4. You can’t find your keys/wallet/phone/sunglasses? Nothing is more annoying than searching for lost objects when you’re running late. Designate a place in your house for your key items, and put those things in that spot, every time. I keep everything important in my (extremely unfashionable) backpack, and fortunately a backpack is big enough that it’s always easy to find. If you still can’t find your keys, here are some tips for finding misplaced objects.

5. Other people in your house are disorganized? Your wife can’t find her phone, your son can’t find his Spanish book, so you’re late. As hard as it is to get yourself organized, it’s even harder to help other people get organized. Try setting up the “key things” place in your house. Prod your children to get their school stuff organized the night before—and coax the outfit-changing types to pick their outfits the night before, too. Get lunches ready. Etc.

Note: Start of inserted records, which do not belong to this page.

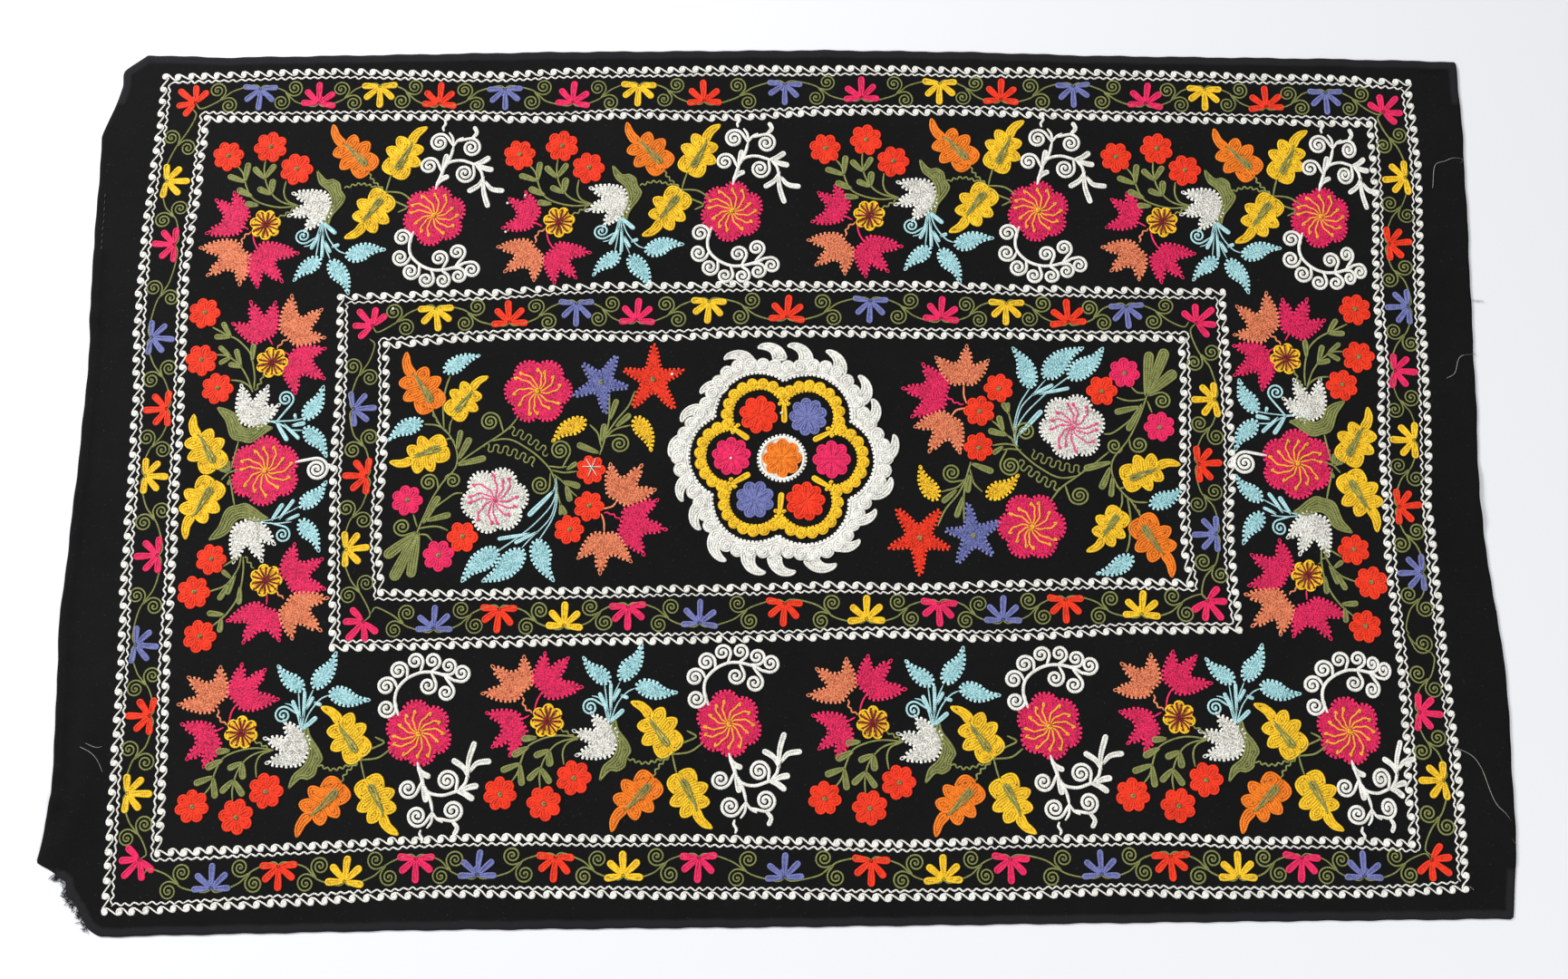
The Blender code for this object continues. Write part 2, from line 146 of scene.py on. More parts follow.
# %% [markdown]
# ## Stitches
# The sewer used four stitches: rows of chain stitch, small round knots, loose stitches
# that lie every way like moss, and loops that stand out round a mossy flower. Under
# each fill lies a felt of the same thread, painted darker as shade, so that no black shows between
# stitches.
# Meshes could be made at once, but then each copy of a flower would be made anew. So
# each run is kept as a record, and motifs return lists of records that are copied
# anywhere.

# %% Records of stitches
Stitch = namedtuple("Stitch", "kind thread path size level")
ROW_WIDTH = 3.3  # one row of chain stitch
ROW_PITCH = 3.6  # from row to row in a fill
MOSS_PITCH = 4.5  # from one loose stitch of a mossy fill to the next
MOSS_WIDTH = 2.8
PICOT_ROOT = 2.2  # how far inside the edge a loop starts
PICOT_REACH = (2.0, 2.9)  # how far outside it ends
PICOT_SWAY = 14  # how far it leans to either side, in degrees


def row(thread, points, width=ROW_WIDTH, level=0.0):
    """One row of chain stitch along a line."""
    return Stitch("row", thread, np.asarray(points, complex), width, level)


def knots(thread, spots, radius, level=0.0):
    """Small round knots at these spots."""
    return Stitch("knot", thread, np.asarray(spots, complex), radius, level)


def picots(thread, edge, pitch=6.3, width=4.9, level=0.0):
    """Loops that stand out from an anticlockwise edge, each as a root and a tip."""
    spots = even(edge, pitch, closed=True)
    out = np.roll(spots, -1) - np.roll(spots, 1)
    out = -1j * out / np.abs(out) * turned(rng.uniform(-PICOT_SWAY, PICOT_SWAY, len(spots)))
    reach = rng.uniform(*PICOT_REACH, len(spots))
    ends = np.stack([spots - PICOT_ROOT * out, spots + reach * out], 1)
    return Stitch("picot", thread, ends.ravel(), width, level)


def moss(thread, spots):
    """Short bent stitches that lie every way, at these spots."""
    return Stitch("moss", thread, np.asarray(spots, complex), MOSS_WIDTH, 0.0)


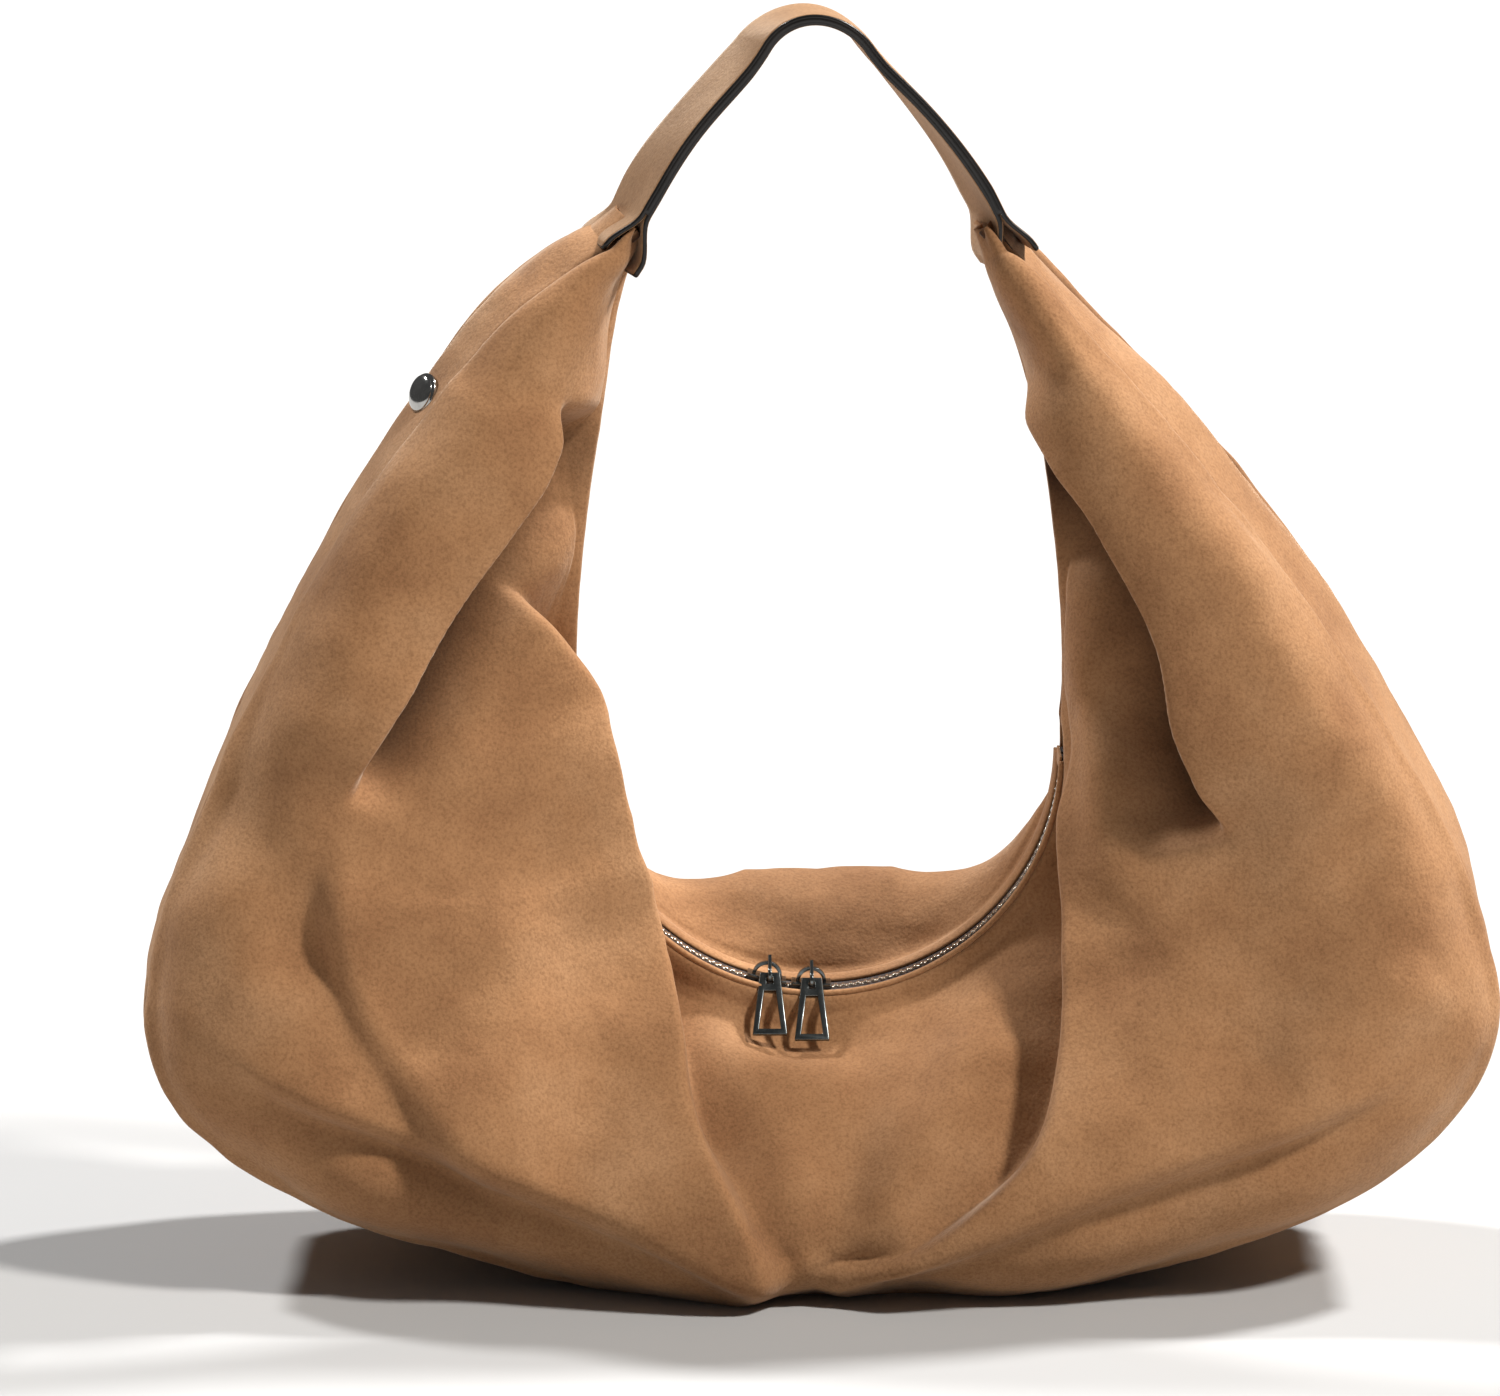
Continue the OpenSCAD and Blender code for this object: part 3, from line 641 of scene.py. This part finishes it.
# left horn: the front layer laps over a pleat, and a second ridge runs down the opening into the centre
cloth.fold([(-106, 246), (-97, 228), (-91, 206), (-88, 184), (-82, 152), (-72, 128), (-59, 107), (-49, 82), (-42, 58),
            (-28, 33), (-9, 7)], -1, 15, 10, 32, 30, 15,
           ((0, 0.5), (0.15, 1), (0.6, 1), (0.85, 0.7), (1, 0.45)), (0.08, 0.05), 4.0,
           ((0, 0), (0.1, 0.3), (0.22, 0.75), (0.36, 0.95), (0.47, 0.75), (0.57, 0.25), (0.7, 0.08), (1, 0.0)))
# right: the ridge beside the centre pouch, and the valley up the horn
cloth.fold([(83, 190), (86, 160), (89, 128), (88, 103), (85, 80), (77, 55), (60, 38), (30, 20), (-4, 8)],
           1, 12, 8, 30, 22, 4,
           ((0, 0.4), (0.3, 1), (0.6, 1), (0.85, 0.6), (1, 0.45)), (0.15, 0.05), 4.0)
cloth.ridge([(84, 268), (90, 235), (95, 205), (101, 175), (106, 145), (108, 120)], 9, 9, fade=(0.2, 0.35))
# the body swells over a soft crease that runs from the middle of the bottom to both sides
cloth.fold([(-12, 10), (-75, 32), (-133, 56), (-184, 76), (-212, 94)], -1, 7, 4, 26, 14, 2, fade=(0.12, 0.3), edge=6)
cloth.fold([(10, 10), (61, 27), (112, 46), (163, 64), (212, 84)], 1, 7, 4, 26, 14, 2, fade=(0.12, 0.3), edge=6)
# soft folds over the centre pouch and the bilges
for points, height, width in (
    ([(-46, 104), (-30, 78), (-10, 44), (-4, 20)], 3.0, 10),
    ([(60, 100), (48, 72), (30, 44), (8, 20)], 3.4, 11),
    ([(10, 92), (14, 60), (6, 26)], -2.2, 9),
    ([(-66, 84), (-80, 62), (-90, 40)], -2.6, 12),
    ([(-100, 150), (-112, 110), (-110, 70), (-84, 36)], 5, 20),
    ([(-196, 190), (-182, 140), (-150, 96), (-110, 70)], -3.5, 15),
    ([(-206, 120), (-176, 104), (-140, 96)], 3.0, 14),
    ([(112, 160), (120, 120), (112, 80), (84, 46)], 5, 18),
    ([(190, 180), (176, 140), (150, 100), (120, 72)], -3.5, 15),
    ([(208, 120), (186, 98), (150, 80)], 3.0, 13),
    ([(-122, 296), (-150, 250), (-168, 205)], 2.5, 12),
    ([(120, 280), (146, 240), (168, 196)], 2.5, 12),
):
    cloth.ridge(points, height, width)
# the two deep folds: a front layer laps over a pocket that begins at the opening's edge
cloth.fold([(-85, 305), (-94, 285), (-106, 265), (-129, 229), (-148, 196), (-161, 168)], -1, 9, 30, 34, 18, 4,
           ((0, 0.5), (0.2, 1), (0.7, 1), (1, 0.4)), (0.10, 0.16), 2.4, sink=1.0)
cloth.fold([(70, 312), (78, 296), (100, 260), (117, 226), (125, 190), (137, 156)], 1, 8, 30, 28, 20, 4,
           ((0, 0.6), (0.2, 1), (0.75, 1), (1, 0.7)), (0.10, 0.12), 2.6, sink=1.0)
# a soft valley goes on from the left pocket's closed end to the bottom
cloth.fold([(-160, 160), (-166, 138), (-160, 110), (-146, 84), (-118, 50), (-95, 34)], 1, 5, 5, 26, 18, 2,
           ((0, 0.6), (0.2, 1), (0.7, 1), (1, 0.4)), (0.15, 0.2), 7)
hem_run = np.linalg.norm(front - front[:, -1:], axis=-1)
# a shallow seat for the pull tabs under the zip
tab_seat = np.exp(-((front[..., 0] + 9) / 24) ** 2) * np.exp(-((hem_run - 15) / 11) ** 2)
cloth.high -= 6.0 * tab_seat * (front[..., 2] > 40)
front_top, front_n, front_high, front_painted_shade = cloth_panel(front, cloth, t)
front_panel = shell("front_panel_skin", front_top, under_ply(front_top, front_n), SUEDE_MAT, front_painted_shade)
place_on(front_panel, "bag", "suede", "front_panel")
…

6. Your co-workers won’t end meetings on time? This is an exasperating problem. You’re supposed to be someplace else, but you’re trapped in a meeting that’s going long. Sometimes, this is inevitable, but if you find it happening over and over, identify the problem. Is too little time allotted to meetings that deserve more time? Is the weekly staff meeting twenty minutes of work crammed into sixty minutes? If you face this issue repeatedly, there’s probably an identifiable problem – and once you identify it, you can develop strategies to solve it — e.g., sticking to an agenda; circulating information by email; not permitting discussions about contentious philosophical questions not relevant to the tasks at hand, etc. (This last problem is surprisingly widespread, in my experience.)

7. You haven’t considered how your behavior affects someone else? A friend was chronically late dropping off her son at sports activities until he said, “You’re always late dropping me off because it doesn’t affect you, but you’re always on time to pick me up, because you’d be embarrassed to be the last parent at pick-up.” She was never late again.

8.You hate your destination so much you want to postpone showing up for as long as possible? If you dread going to work that much, or you hate school so deeply, or wherever your destination might be, you’re giving yourself a clear signal that you need think about making a change in your life.

Late or not, if you find yourself rushing around every morning, consider waking up earlier (see #1 above). Yes, it’s tough to give up those last precious moments of sleep, and it’s even tougher to go to bed earlier and cut into what, for many people, is their leisure time. But it helps.

I get up at 6:00 a.m. so I have an hour to myself before I have to rassle everyone out of bed. This has made a huge improvement in our mornings. Because I’m organized and ready by 7:00 a.m., I can be focused on getting all of us out the door. (On a related note, here are more tips for keeping school mornings calm and cheery.)

What are some other strategies that work if you suffer from chronic lateness?